__What you have to do__
Your task is to copy a single run of lines that starts at the line with "body -= rod_y(x, PLATE_Y" and stops at the line with "points = [vertex.co", keeping both ends. Copy nothing else.

__Data provided__
--- Start ---
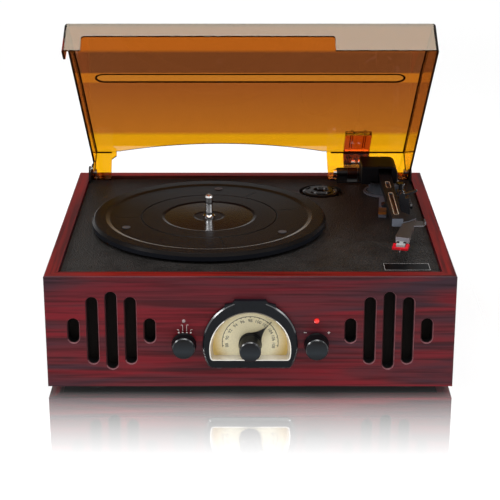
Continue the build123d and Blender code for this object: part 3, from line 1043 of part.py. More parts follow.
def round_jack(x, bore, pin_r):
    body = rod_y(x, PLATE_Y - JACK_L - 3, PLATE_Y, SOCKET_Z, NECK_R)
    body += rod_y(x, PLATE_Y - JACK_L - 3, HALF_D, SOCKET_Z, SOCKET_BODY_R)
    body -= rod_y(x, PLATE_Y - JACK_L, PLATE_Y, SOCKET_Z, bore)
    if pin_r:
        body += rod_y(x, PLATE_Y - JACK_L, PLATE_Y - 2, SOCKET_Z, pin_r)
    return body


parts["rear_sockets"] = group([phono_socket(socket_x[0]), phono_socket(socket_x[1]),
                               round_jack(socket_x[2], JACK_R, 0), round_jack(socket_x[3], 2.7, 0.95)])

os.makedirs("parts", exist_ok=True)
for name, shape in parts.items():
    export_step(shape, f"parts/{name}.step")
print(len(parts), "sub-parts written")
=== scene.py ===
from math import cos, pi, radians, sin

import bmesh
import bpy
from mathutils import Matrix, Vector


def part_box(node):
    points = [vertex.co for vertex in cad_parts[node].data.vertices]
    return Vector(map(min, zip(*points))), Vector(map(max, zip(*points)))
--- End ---
__Correct response__
    body -= rod_y(x, PLATE_Y - JACK_L, PLATE_Y, SOCKET_Z, bore)
    if pin_r:
        body += rod_y(x, PLATE_Y - JACK_L, PLATE_Y - 2, SOCKET_Z, pin_r)
    return body


parts["rear_sockets"] = group([phono_socket(socket_x[0]), phono_socket(socket_x[1]),
                               round_jack(socket_x[2], JACK_R, 0), round_jack(socket_x[3], 2.7, 0.95)])

os.makedirs("parts", exist_ok=True)
for name, shape in parts.items():
    export_step(shape, f"parts/{name}.step")
print(len(parts), "sub-parts written")
=== scene.py ===
from math import cos, pi, radians, sin

import bmesh
import bpy
from mathutils import Matrix, Vector


def part_box(node):
    points = [vertex.co for vertex in cad_parts[node].data.vertices]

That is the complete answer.